--- BEGIN ---
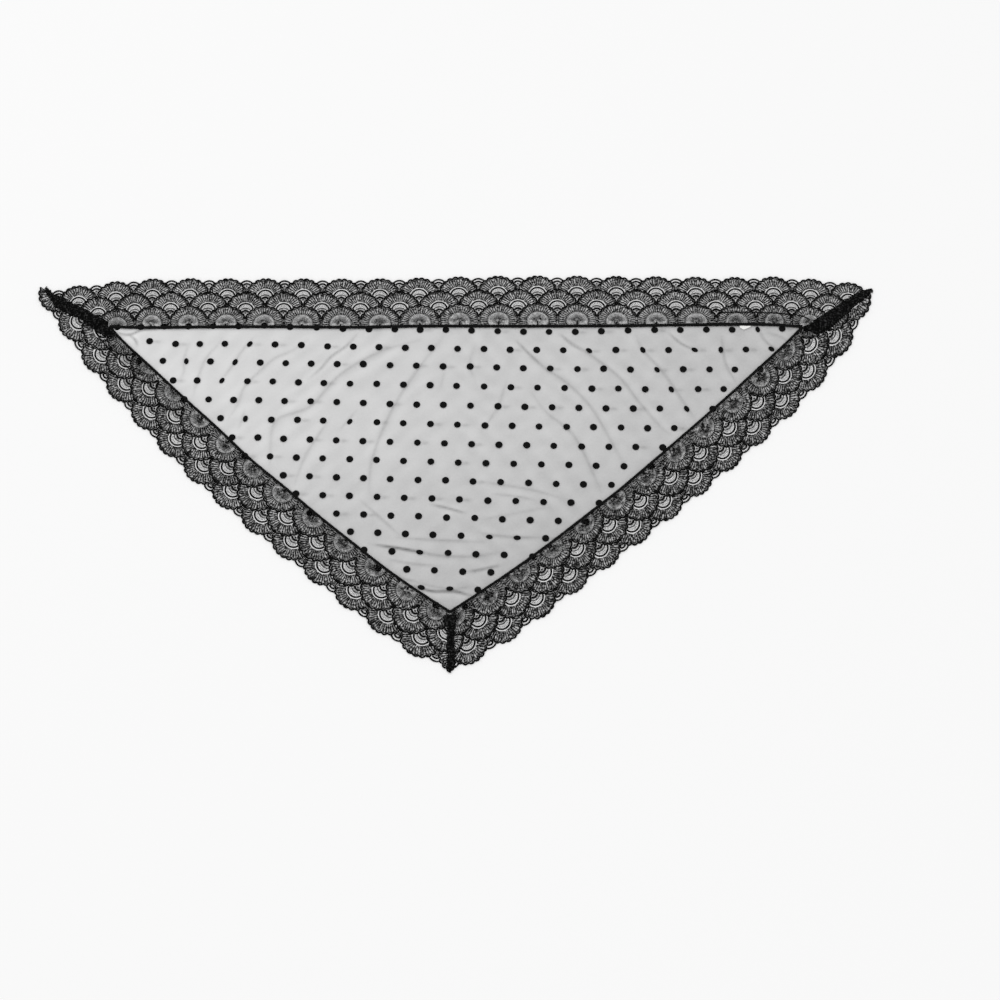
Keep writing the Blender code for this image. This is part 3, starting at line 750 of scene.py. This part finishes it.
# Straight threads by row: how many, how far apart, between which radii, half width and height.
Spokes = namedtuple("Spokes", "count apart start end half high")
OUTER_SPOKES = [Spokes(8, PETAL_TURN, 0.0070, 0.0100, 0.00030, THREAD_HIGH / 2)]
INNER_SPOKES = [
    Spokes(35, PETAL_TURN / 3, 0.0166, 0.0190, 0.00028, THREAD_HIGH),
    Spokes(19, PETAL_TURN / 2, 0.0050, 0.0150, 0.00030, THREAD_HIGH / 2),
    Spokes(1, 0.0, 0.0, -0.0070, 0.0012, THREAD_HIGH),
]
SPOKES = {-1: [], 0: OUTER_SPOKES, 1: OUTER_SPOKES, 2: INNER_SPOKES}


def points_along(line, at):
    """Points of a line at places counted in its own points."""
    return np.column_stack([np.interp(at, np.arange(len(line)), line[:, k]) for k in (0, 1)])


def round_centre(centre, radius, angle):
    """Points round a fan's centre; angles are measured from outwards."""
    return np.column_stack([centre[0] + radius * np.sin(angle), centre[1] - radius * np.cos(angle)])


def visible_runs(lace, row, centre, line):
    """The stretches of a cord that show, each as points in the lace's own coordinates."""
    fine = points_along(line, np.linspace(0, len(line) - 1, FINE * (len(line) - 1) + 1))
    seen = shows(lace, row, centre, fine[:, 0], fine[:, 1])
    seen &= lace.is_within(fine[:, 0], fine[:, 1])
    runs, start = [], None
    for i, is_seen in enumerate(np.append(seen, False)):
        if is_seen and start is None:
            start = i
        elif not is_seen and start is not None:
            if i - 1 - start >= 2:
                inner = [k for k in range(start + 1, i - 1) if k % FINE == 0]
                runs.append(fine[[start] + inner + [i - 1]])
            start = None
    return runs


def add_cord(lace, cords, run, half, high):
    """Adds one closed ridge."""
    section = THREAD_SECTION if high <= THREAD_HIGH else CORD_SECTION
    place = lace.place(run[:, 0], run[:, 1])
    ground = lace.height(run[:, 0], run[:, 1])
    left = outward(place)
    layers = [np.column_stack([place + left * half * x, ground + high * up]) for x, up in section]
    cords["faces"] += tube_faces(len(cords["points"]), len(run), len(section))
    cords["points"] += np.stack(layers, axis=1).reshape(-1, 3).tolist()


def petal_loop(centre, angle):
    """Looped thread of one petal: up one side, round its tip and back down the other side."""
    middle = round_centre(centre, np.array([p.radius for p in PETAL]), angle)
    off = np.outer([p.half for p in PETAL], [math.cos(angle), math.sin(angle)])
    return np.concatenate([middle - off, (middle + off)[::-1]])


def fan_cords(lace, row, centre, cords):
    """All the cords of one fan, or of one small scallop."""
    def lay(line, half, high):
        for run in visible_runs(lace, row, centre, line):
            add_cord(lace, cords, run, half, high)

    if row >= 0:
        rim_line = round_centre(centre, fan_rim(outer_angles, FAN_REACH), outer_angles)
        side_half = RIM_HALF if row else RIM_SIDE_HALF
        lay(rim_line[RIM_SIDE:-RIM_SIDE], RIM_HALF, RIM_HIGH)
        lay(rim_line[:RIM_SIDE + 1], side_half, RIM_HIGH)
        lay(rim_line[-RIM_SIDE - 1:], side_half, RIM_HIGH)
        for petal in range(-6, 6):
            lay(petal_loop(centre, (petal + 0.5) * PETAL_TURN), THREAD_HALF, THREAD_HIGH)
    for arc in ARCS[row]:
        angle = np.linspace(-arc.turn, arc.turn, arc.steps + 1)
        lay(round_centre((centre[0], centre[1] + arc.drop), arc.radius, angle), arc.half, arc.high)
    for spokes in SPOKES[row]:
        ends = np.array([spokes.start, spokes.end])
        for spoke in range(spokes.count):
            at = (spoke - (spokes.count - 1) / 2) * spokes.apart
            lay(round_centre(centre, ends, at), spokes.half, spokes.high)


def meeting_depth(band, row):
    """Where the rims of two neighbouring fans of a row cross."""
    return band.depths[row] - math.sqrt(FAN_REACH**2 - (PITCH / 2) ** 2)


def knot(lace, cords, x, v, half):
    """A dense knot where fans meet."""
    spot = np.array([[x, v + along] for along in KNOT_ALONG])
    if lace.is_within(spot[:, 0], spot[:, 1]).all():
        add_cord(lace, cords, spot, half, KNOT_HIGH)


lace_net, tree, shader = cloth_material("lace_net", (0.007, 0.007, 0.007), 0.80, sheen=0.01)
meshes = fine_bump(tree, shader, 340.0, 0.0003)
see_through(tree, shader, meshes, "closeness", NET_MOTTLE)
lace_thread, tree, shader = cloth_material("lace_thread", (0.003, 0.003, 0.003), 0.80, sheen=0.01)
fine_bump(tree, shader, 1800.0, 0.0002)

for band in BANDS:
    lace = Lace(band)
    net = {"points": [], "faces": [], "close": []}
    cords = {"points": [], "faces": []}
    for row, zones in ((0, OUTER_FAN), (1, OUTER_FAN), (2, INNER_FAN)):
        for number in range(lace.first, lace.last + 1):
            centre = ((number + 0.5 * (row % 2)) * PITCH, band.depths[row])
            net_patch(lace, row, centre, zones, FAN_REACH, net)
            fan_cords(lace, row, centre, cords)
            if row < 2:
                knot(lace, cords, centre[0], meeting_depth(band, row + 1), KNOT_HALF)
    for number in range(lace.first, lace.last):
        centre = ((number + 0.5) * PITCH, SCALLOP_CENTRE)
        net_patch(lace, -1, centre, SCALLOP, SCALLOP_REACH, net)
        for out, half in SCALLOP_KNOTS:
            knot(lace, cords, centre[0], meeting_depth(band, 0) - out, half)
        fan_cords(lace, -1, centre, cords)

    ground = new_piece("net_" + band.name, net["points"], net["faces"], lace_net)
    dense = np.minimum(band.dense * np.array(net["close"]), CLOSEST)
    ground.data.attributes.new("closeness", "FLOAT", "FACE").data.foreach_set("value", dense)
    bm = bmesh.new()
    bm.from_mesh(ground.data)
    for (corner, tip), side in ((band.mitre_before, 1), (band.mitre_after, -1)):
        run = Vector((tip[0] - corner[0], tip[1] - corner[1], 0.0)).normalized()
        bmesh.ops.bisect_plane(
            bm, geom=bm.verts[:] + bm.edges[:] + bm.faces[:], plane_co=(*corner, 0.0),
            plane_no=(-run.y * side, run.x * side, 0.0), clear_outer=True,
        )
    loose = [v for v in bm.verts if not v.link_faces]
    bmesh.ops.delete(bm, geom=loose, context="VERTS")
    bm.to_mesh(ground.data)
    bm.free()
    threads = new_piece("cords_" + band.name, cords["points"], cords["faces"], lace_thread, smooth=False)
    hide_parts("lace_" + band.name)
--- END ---
Look above for lines with the word "band" and copy them all.

def meeting_depth(band, row):
    return band.depths[row] - math.sqrt(FAN_REACH**2 - (PITCH / 2) ** 2)
for band in BANDS:
    lace = Lace(band)
            centre = ((number + 0.5 * (row % 2)) * PITCH, band.depths[row])
                knot(lace, cords, centre[0], meeting_depth(band, row + 1), KNOT_HALF)
            knot(lace, cords, centre[0], meeting_depth(band, 0) - out, half)
    ground = new_piece("net_" + band.name, net["points"], net["faces"], lace_net)
    dense = np.minimum(band.dense * np.array(net["close"]), CLOSEST)
    for (corner, tip), side in ((band.mitre_before, 1), (band.mitre_after, -1)):
    threads = new_piece("cords_" + band.name, cords["points"], cords["faces"], lace_thread, smooth=False)
    hide_parts("lace_" + band.name)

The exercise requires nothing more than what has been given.